I’m a strong proponent of pushing things towards the use of functions and keeping the core lang as small as possible as you know. @pablo’s suggestion, with your suggested function based approach is what I’d see as an acceptable solution and I’d prefer that over SET…ON.
If the semantics of execution we’d like to express becomes more complicated, which is bound to happen (again, see @varntzen 's example), we have more flexibility using functions, which we can add more variables to etc etc

@ian.mcnicoll see above please

ian.mcnicoll · 15 November 2019 09:04

Thanks @Seref,

I did read it but have not fully absorbed all of the suggestions/ counter-suggestions. I’ll re-read.

and this is a cat that needed to be let out of the bag, and the worm out of the can… I think it is a great example of how this community. While on a rainy walk, it occurs to me that this is actually part of a wider question about potentially limit ing the query traversal. AQL gives us great power but we do need to limit its ability to dig out data, whether for semantic reasons (subject), privacy rules or Bjorn’s ‘report’ flag on compositions to indicate that these should not normally be found by queries.

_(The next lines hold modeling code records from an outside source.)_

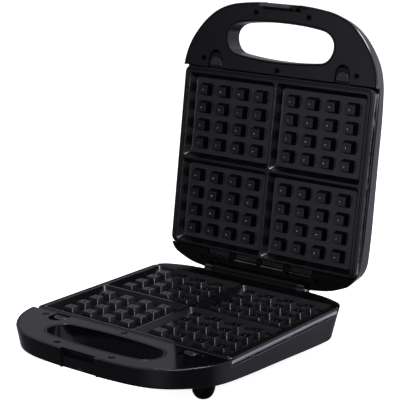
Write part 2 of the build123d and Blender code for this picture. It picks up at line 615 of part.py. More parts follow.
fz = -FLOOR
front, rear = [], []
for x, y, r in FEET:
    zt = bottom(y)
    if y < 0:
        f = Solid.make_loft([Wire.make_circle(4.2, Plane((x, y, fz))), Wire.make_circle(7.4, Plane((x, y, fz + 1.6))),
                             Wire.make_circle(10.0, Plane((x, y, fz + 5.0))), Wire.make_circle(11.8, Plane((x, y, fz + 10.5))),
                             Wire.make_circle(12.4, Plane((x, y, zt + 2.0)))], ruled=False)
        f = f & below_bottom()
        f = max(f.solids(), key=lambda s: s.volume) + cyl(2.5, x, y, zt - 3.0, zt + 5.5)
        front.append(f.solids()[0])
    else:
        f = cone(7.5, 9.6, x, y, fz, zt + 2.0) & below_bottom()
        f = max(f.solids(), key=lambda s: s.volume) + cyl(2.5, x, y, zt - 2.0, zt + 5.5)
        rear.append(f.solids()[0])
save("front_feet", base(group(front)))
save("rear_feet", base(group(rear)))

save("latch", lid(latch()))
save("latch_pin", lid(cyl_x(1.5, -LATCH_RECESS_X - 2.0, LATCH_RECESS_X + 2.0, *LATCH_PIVOT)))
h = Helix(pitch=1.0, height=7.0, radius=2.3, center=(-3.5, *LATCH_PIVOT), direction=(1, 0, 0))
sp = sweep(Plane(origin=h.position_at(0), z_dir=h.tangent_at(0)) * Circle(0.35), path=h).solids()[0]
save("latch_spring", lid(sp))

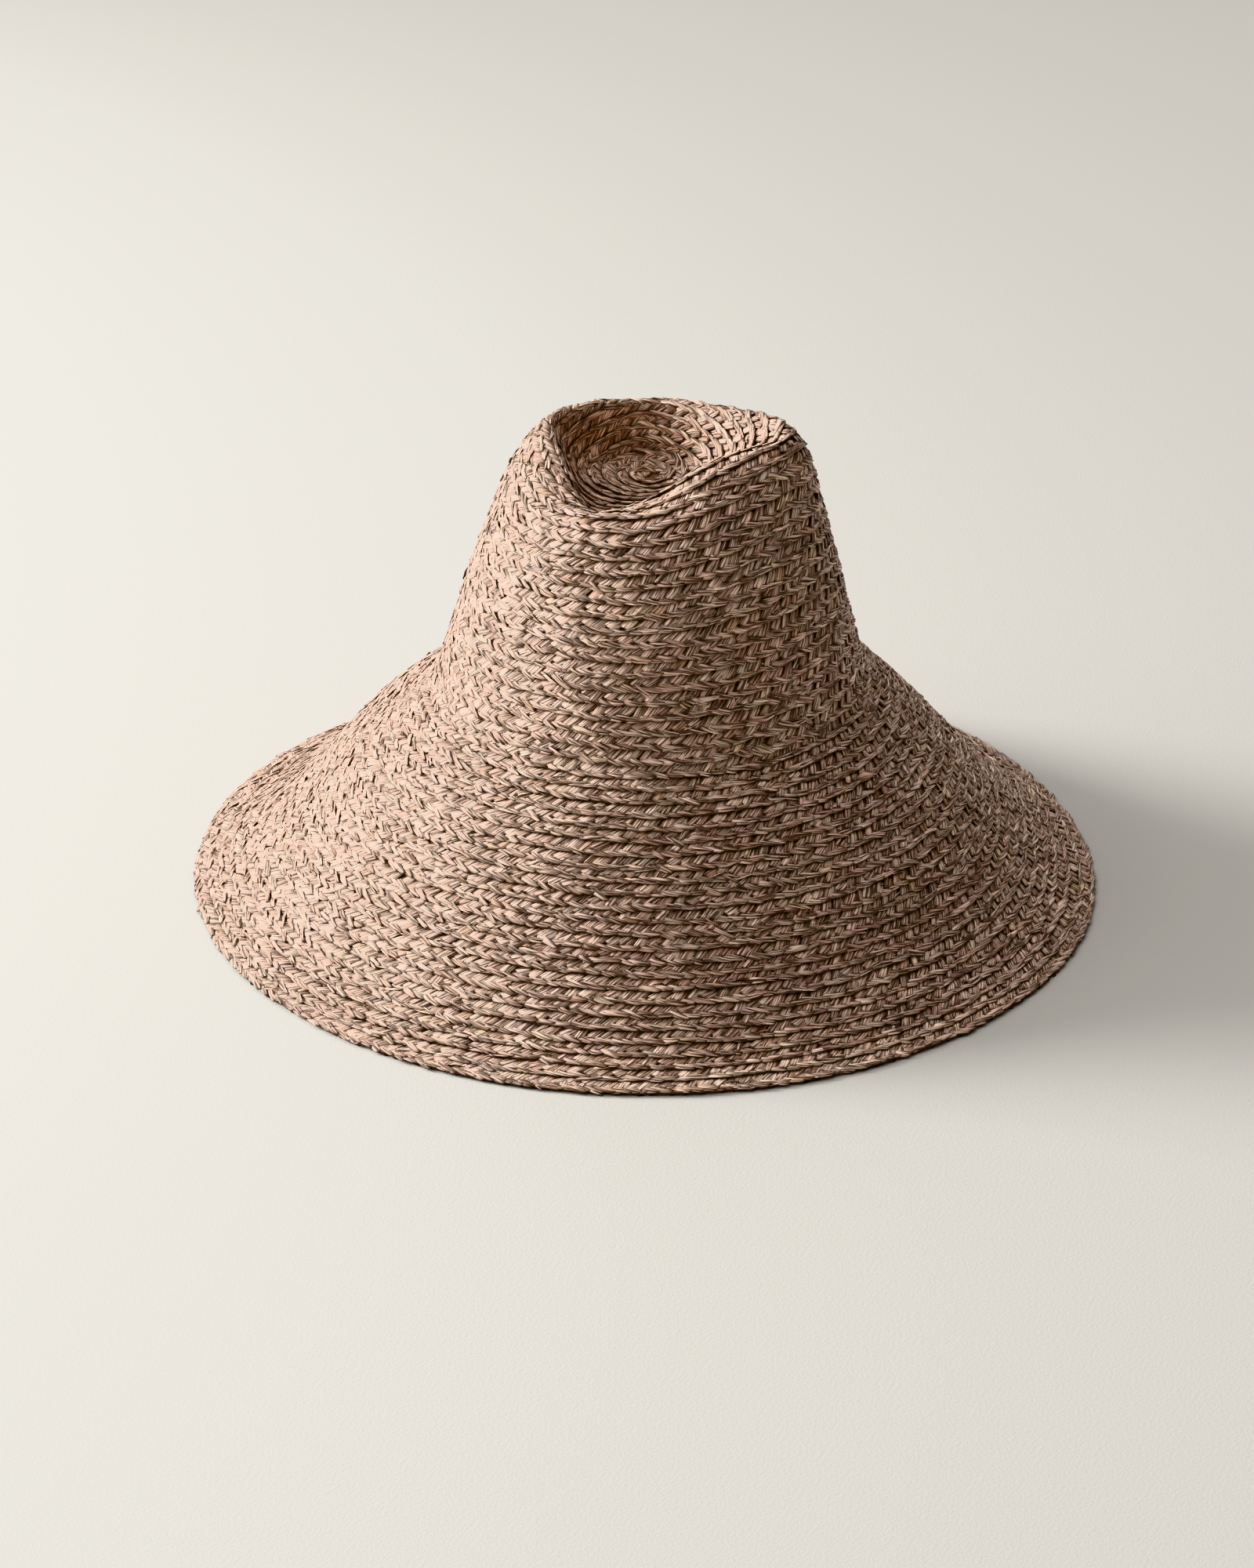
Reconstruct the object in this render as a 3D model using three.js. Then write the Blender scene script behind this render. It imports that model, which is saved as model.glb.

So I’ll re-read the various comments but here is another suggestion - why do we not consider adding some kind of RM atttribute ?? on PATHABLE that says ‘do not traverse in queries’ - with perhaps a few flavours. It would be up to the system designer to set that attribute on compositions, gnerally aided by tooling and/or system defaults, but capable of being overriden as per Thomas’s example. That moves the problem to the system design space, outside of AQL.